Liability of O'Malley and Zarzycki for breach of fiduciary duty does not depend upon proof by Canaero that, but for their intervention, it would have obtained the Guyana contract; nor is it a condition of recovery of damages that Canaero establish what its profit would have been or what it has lost by failing to realize the corporate opportunity in question. It is entitled to compel the faithless fiduciaries to answer for their default according to their gain. Whether the damages awarded here be viewed as an accounting of profits or, what amounts to the same thing, as based on unjust enrichment, I would not interfere with the quantum. The appeal is, accordingly, allowed against all defendants save Wells, and judgment should be entered against them for $125,000. The appellant should have its costs against them throughout.
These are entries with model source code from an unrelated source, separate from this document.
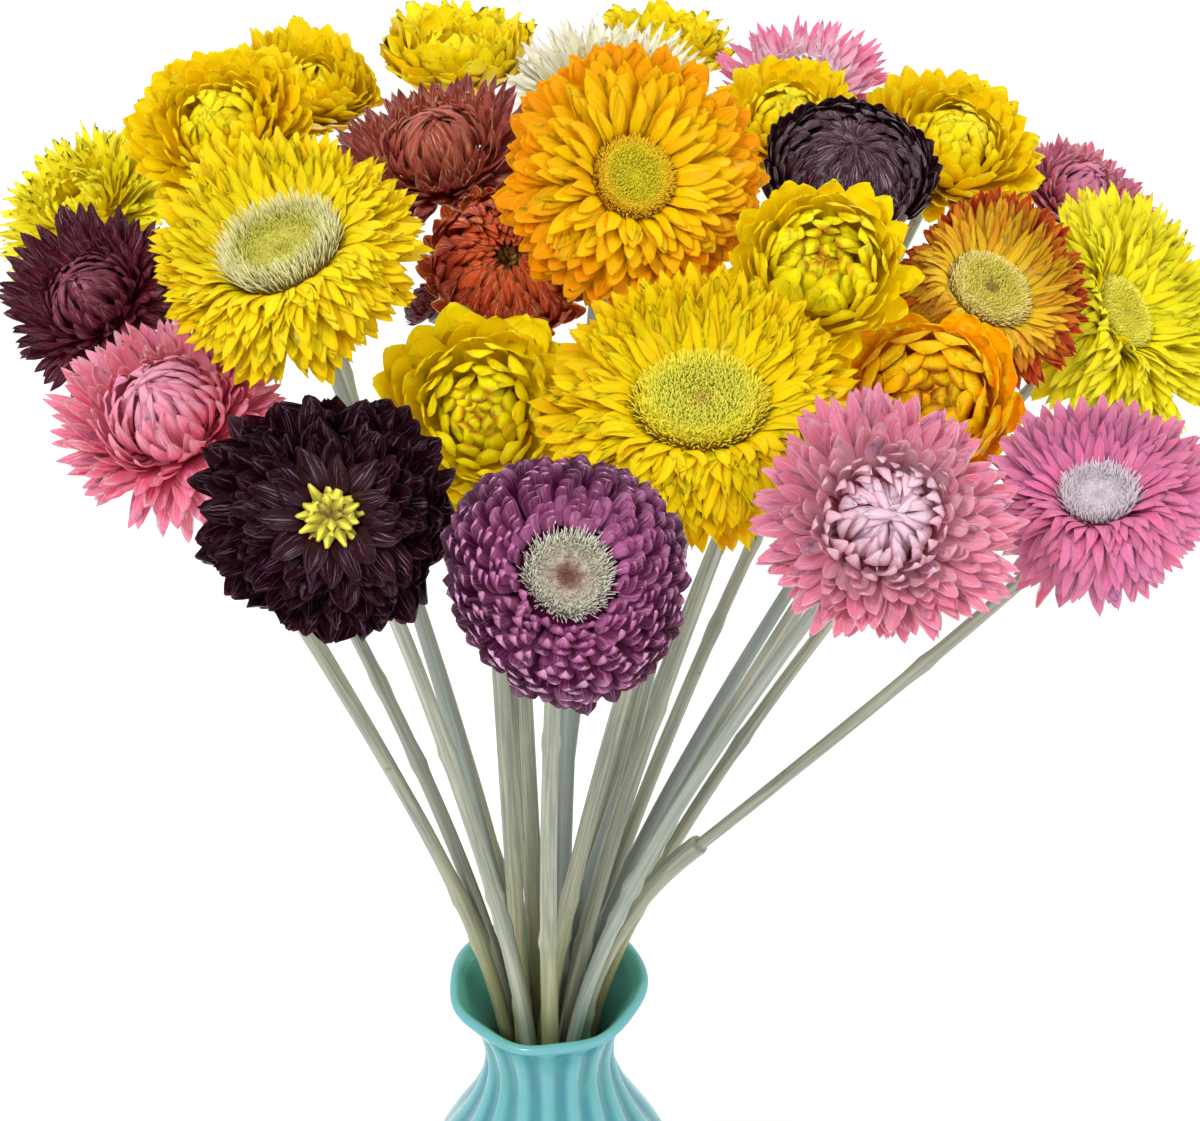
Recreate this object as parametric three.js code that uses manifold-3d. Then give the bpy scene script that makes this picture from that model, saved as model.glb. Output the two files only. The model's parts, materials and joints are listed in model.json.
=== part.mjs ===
// A bouquet of dried paper daisies standing in a fluted vase.
// Millimetres, +Z up. The origin is the centre of the vase's foot, on the surface it stands on.
import * as THREE from "three";
import { mergeVertices } from "three/addons/utils/BufferGeometryUtils.js";
import Module from "manifold-3d";

const wasm = await Module();
wasm.setup();

// Driving dimensions of the vase.
const VASE_HEIGHT = 155;
const FOOT_RADIUS = 26;
const BELLY_RADIUS = 43;
const NECK_RADIUS = 17.5;
const NECK_HEIGHT = 131;
const RIM_RADIUS = 26;
const WALL = 4;
const HOLLOW_RADIUS = 34;
const FLOOR = 6;
const VASE_OUTSIDE = [
  [FOOT_RADIUS + 2, 2],
  [34, 16],
  [40, 36],
  [BELLY_RADIUS, 58],
  [38, 78],
  [30, 95],
  [22.5, 109],
  [18.4, 121],
  [NECK_RADIUS, NECK_HEIGHT],
  [20, 143],
  [24.5, 151],
];
const VASE_LIP = [
  [RIM_RADIUS, VASE_HEIGHT - 1],
  [RIM_RADIUS - 2, VASE_HEIGHT],
];
const VASE_INSIDE = [
  [20.5, 149],
  [NECK_RADIUS - WALL, NECK_HEIGHT],
  [17.5, 112],
  [HOLLOW_RADIUS, 72],
  [HOLLOW_RADIUS, 44],
  [FOOT_RADIUS, FLOOR],
];
const FLUTES = 16;
const FLUTE_DEPTH = 1.1;
const SWIRL = 0.55;
const SWIRL_TOP = 118;
const SWIRL_BEND = 1.2;
const LIP_WAVES = 7;
const LIP_WAVE = 0.35;

// Driving dimensions of the stems and how the heads sit and bend.
const STEM_SIDES = 6;
const STEM_STEPS = 6;
const SHOOT_STEPS = 5;
const STEM_GAP = 0.4;
const STEM_THICK = [2.0, 2.5];
const STEM_TAPER = 0.6;
const SHOOT_RADIUS = 1.5;
const SEAT_GAP = 0.3;
const SEAT_DEPTH = 0.42;
const CLEAR = 0.8;
const BEND_REACH = 7;
const EVEN = 0.01;

// Driving dimensions of the bracts and the discs, as shares of a head's radius.
const CROWNS = 3;
const POINTED_BRACTS = 10;
const POINTED_COLUMNS = 2;
const BLUNT_BRACTS = 7;
const BLUNT_COLUMNS = 3;
const NOTCH = 0.58;
const LENGTH_CHANCE = 0.12;
const LIFT_CHANCE = 0.08;
const SHIFT_CHANCE = 0.5;
const DISC_COLUMNS = 12;
const DISC_SECTION = [
  [0, 0, 0],
  [0.86, 0, 0],
  [1, 0.12, 0],
  [0.8, 0.34, 0.07],
  [0.45, 0.2, 0.05],
  [0, 0.16, 0],
];

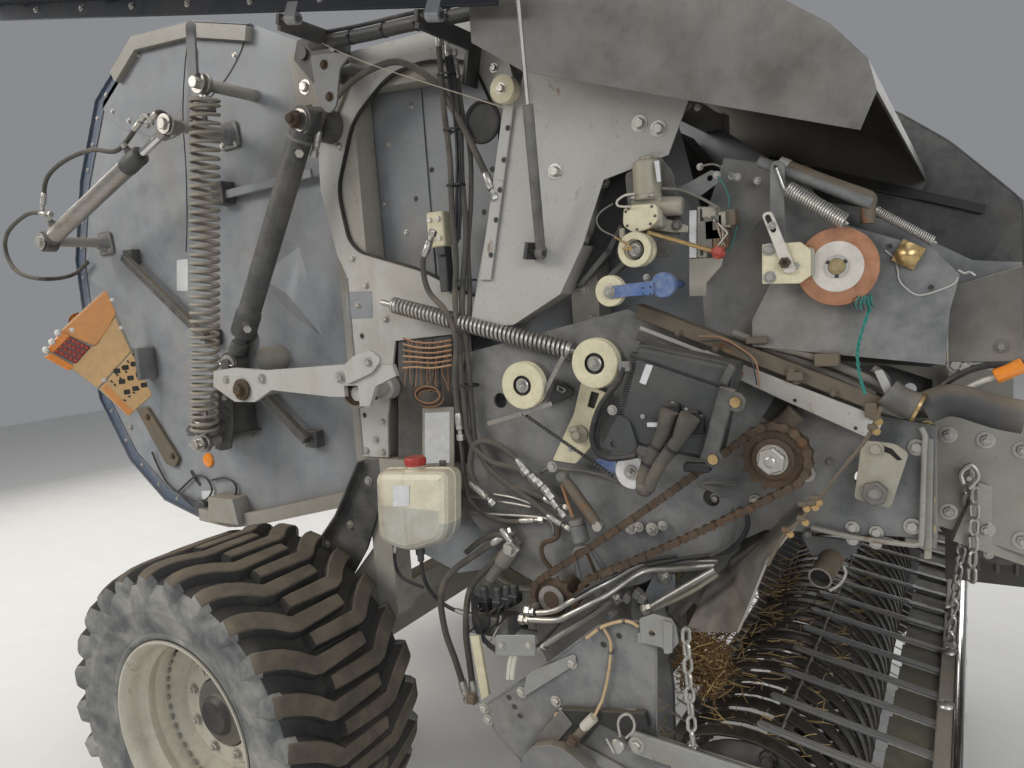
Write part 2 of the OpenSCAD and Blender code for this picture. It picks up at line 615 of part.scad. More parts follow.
chassis_frame();
hinge_brackets();
cover_hinges();
chamber_sides();
window_frames();
front_panels();
drive_plates();
net_box();
net_bracket();
net_actuator();
net_disc();
drive_sprockets();
tension_pulleys();
control_box();
oil_tank();
valve_block();
gearbox();
drawbar();
hitch_eye();
jack_tube();
jack_leg();
pto_guard();
pto_shaft();
shield_left();
front_rollers_m();  // front_rollers
front_belts();
feeder_housing();
feed_rotor();
tailgate_sides();
tailgate_frame();
tailgate_rollers();
tailgate_belts();
tension_springs();
tension_cylinders();
light_boards();
latch_arms();
ram_barrels();
ram_rods();
cover_right();
cover_left();
strut_tube_right();
strut_rod_right();
strut_tube_left();
strut_rod_left();
strut_mounts();
hood();
tyre_right();
rim_right();
tyre_left();
rim_left();
pickup_frame();
pickup_wrappers();
pickup_reel();
wind_guard();
gauge_wheel_right();
gauge_wheel_left();
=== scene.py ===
# Looks of the round baler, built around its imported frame. Lengths in metres.
# Shapes are written in design places: x forward of the axle, y to the left, z over the ground.
import math
import random

import bpy
import bmesh
from mathutils import Vector, Matrix
from mathutils.geometry import tessellate_polygon


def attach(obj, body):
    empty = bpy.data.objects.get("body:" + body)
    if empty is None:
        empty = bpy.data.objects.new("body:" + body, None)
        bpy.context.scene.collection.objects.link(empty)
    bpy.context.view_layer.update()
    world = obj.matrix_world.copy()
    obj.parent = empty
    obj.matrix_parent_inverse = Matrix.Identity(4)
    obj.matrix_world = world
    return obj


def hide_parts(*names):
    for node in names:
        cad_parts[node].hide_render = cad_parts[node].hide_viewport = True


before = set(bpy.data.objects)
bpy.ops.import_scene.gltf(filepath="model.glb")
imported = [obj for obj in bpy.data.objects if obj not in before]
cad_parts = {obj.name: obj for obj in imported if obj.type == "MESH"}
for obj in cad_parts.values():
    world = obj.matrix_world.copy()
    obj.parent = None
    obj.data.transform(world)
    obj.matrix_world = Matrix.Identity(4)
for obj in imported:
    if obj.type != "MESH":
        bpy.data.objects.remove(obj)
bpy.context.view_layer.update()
rnd = random.Random(11)
V = Vector
pi = math.pi
sin, cos, rad = math.sin, math.cos, math.radians
OFF = V((-3.55, 0.0, -0.62))

# ---------------------------------------------------------------- camera
CAM = V((2.06, -2.60, 1.79))
_a, _b, _c = rad(31.13), rad(6.4), rad(-4.0)
FW = V((-sin(_a) * cos(_b), cos(_a) * cos(_b), -sin(_b)))
_r = V((cos(_a), sin(_a), 0))
_u = _r.cross(FW)
RT = _r * cos(_c) + _u * sin(_c)
UP = -_r * sin(_c) + _u * cos(_c)
F = 770.0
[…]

I would dismiss the appeal as against Wells with costs.
— 100%, cquote

==Significance==
The case significantly extended the reach of fiduciary duties that had been previously recognized in Canadian law by Peso Silver Mines Ltd v Cropper, which had adopted the principles of Regal (Hastings) Ltd v Gulliver. These principles have been furthered in subsequent cases, most notably in Peoples Department Stores Inc (Trustee of) v Wise.

Aero Service and Peso Silver Mines continue to illustrate the boundaries of conflict of interest that directors of Canadian companies must keep in mind in their deliberations.